◆ **WHAT TO DO**
Return the records that follow, matching each one exactly.
◆ ◆ ◆
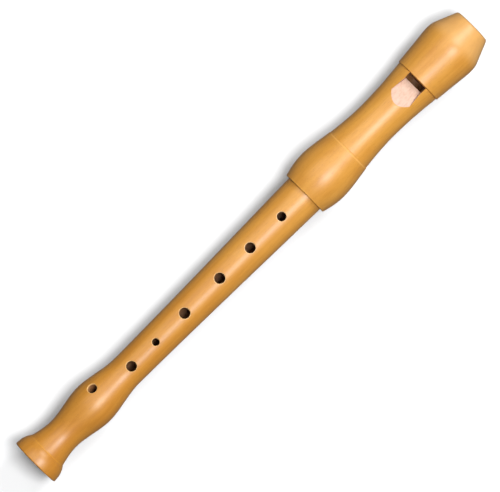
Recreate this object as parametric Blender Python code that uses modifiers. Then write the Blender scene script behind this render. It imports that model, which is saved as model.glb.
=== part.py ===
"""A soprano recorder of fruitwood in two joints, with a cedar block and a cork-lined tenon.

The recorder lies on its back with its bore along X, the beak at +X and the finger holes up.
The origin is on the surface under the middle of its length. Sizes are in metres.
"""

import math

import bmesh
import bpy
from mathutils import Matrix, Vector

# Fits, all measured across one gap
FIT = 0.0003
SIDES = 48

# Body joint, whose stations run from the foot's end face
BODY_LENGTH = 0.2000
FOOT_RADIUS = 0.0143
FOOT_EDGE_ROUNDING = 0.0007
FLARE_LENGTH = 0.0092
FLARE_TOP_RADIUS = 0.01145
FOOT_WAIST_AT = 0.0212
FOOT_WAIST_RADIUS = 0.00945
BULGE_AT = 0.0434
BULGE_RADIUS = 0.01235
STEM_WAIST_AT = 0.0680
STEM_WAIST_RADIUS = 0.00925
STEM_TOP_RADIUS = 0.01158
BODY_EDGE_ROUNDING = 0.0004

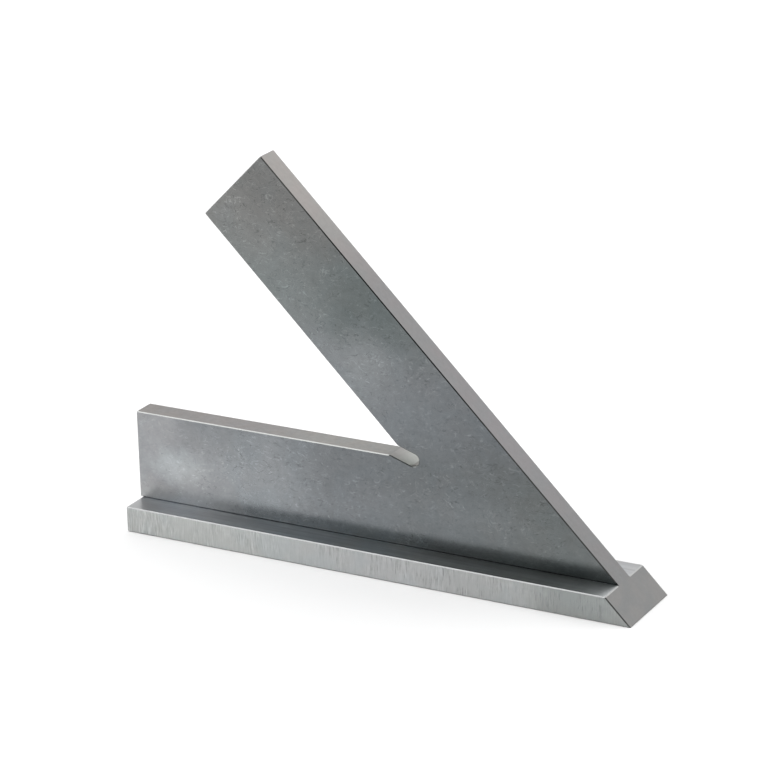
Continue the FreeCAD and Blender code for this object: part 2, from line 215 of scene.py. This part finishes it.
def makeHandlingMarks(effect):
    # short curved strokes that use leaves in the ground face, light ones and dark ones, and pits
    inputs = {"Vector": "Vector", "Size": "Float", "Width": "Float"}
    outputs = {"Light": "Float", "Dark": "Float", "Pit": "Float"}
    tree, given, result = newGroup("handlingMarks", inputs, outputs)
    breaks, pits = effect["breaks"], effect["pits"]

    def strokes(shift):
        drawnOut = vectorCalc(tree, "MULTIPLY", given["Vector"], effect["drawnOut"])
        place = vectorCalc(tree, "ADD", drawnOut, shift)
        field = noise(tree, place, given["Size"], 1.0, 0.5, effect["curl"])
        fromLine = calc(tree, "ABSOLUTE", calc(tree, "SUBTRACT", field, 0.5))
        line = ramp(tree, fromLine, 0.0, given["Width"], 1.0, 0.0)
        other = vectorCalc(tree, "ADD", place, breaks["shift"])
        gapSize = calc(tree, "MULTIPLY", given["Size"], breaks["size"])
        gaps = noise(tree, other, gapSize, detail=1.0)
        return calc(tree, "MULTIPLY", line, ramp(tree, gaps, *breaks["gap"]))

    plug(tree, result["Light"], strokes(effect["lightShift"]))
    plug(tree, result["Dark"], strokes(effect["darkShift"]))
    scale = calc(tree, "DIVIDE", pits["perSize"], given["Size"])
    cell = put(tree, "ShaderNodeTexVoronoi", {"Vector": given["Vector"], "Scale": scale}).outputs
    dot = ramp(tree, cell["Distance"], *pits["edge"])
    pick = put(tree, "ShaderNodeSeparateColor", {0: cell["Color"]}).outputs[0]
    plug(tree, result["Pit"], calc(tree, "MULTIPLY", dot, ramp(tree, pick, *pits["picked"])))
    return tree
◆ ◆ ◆
◆ **THE OUTPUT**
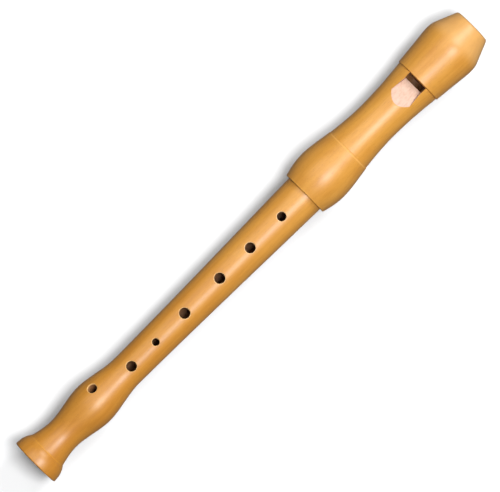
Recreate this object as parametric Blender Python code that uses modifiers. Then write the Blender scene script behind this render. It imports that model, which is saved as model.glb.
=== part.py ===
"""A soprano recorder of fruitwood in two joints, with a cedar block and a cork-lined tenon.

The recorder lies on its back with its bore along X, the beak at +X and the finger holes up.
The origin is on the surface under the middle of its length. Sizes are in metres.
"""

import math

import bmesh
import bpy
from mathutils import Matrix, Vector

# Fits, all measured across one gap
FIT = 0.0003
SIDES = 48

# Body joint, whose stations run from the foot's end face
BODY_LENGTH = 0.2000
FOOT_RADIUS = 0.0143
FOOT_EDGE_ROUNDING = 0.0007
FLARE_LENGTH = 0.0092
FLARE_TOP_RADIUS = 0.01145
FOOT_WAIST_AT = 0.0212
FOOT_WAIST_RADIUS = 0.00945
BULGE_AT = 0.0434
BULGE_RADIUS = 0.01235
STEM_WAIST_AT = 0.0680
STEM_WAIST_RADIUS = 0.00925
STEM_TOP_RADIUS = 0.01158
BODY_EDGE_ROUNDING = 0.0004

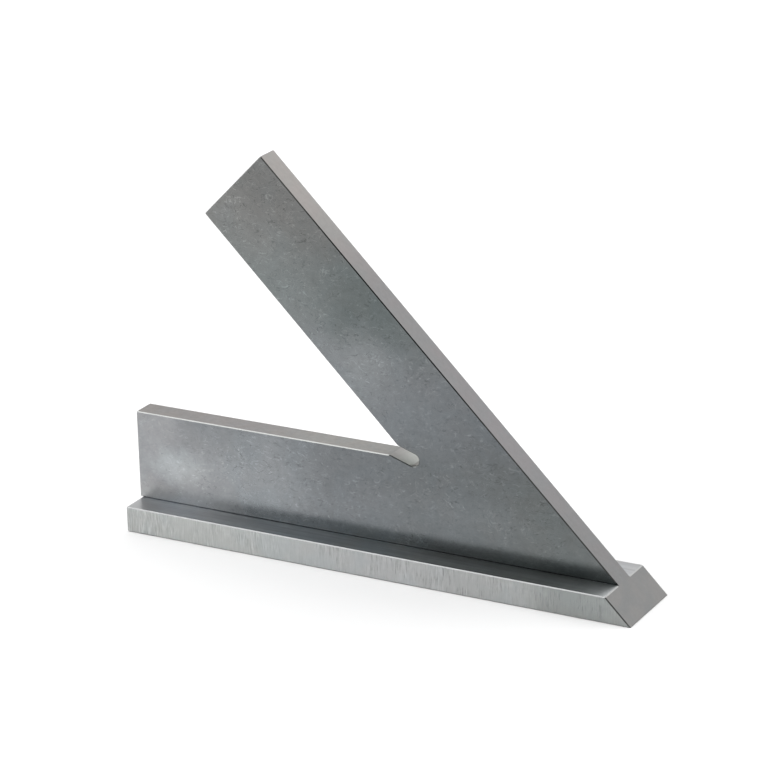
Continue the FreeCAD and Blender code for this object: part 2, from line 215 of scene.py. This part finishes it.
def makeHandlingMarks(effect):
    # short curved strokes that use leaves in the ground face, light ones and dark ones, and pits
    inputs = {"Vector": "Vector", "Size": "Float", "Width": "Float"}
    outputs = {"Light": "Float", "Dark": "Float", "Pit": "Float"}
    tree, given, result = newGroup("handlingMarks", inputs, outputs)
    breaks, pits = effect["breaks"], effect["pits"]

    def strokes(shift):
        drawnOut = vectorCalc(tree, "MULTIPLY", given["Vector"], effect["drawnOut"])
        place = vectorCalc(tree, "ADD", drawnOut, shift)
        field = noise(tree, place, given["Size"], 1.0, 0.5, effect["curl"])
        fromLine = calc(tree, "ABSOLUTE", calc(tree, "SUBTRACT", field, 0.5))
        line = ramp(tree, fromLine, 0.0, given["Width"], 1.0, 0.0)
        other = vectorCalc(tree, "ADD", place, breaks["shift"])
        gapSize = calc(tree, "MULTIPLY", given["Size"], breaks["size"])
        gaps = noise(tree, other, gapSize, detail=1.0)
        return calc(tree, "MULTIPLY", line, ramp(tree, gaps, *breaks["gap"]))

    plug(tree, result["Light"], strokes(effect["lightShift"]))
    plug(tree, result["Dark"], strokes(effect["darkShift"]))
    scale = calc(tree, "DIVIDE", pits["perSize"], given["Size"])
    cell = put(tree, "ShaderNodeTexVoronoi", {"Vector": given["Vector"], "Scale": scale}).outputs
    dot = ramp(tree, cell["Distance"], *pits["edge"])
    pick = put(tree, "ShaderNodeSeparateColor", {0: cell["Color"]}).outputs[0]
    plug(tree, result["Pit"], calc(tree, "MULTIPLY", dot, ramp(tree, pick, *pits["picked"])))
    return tree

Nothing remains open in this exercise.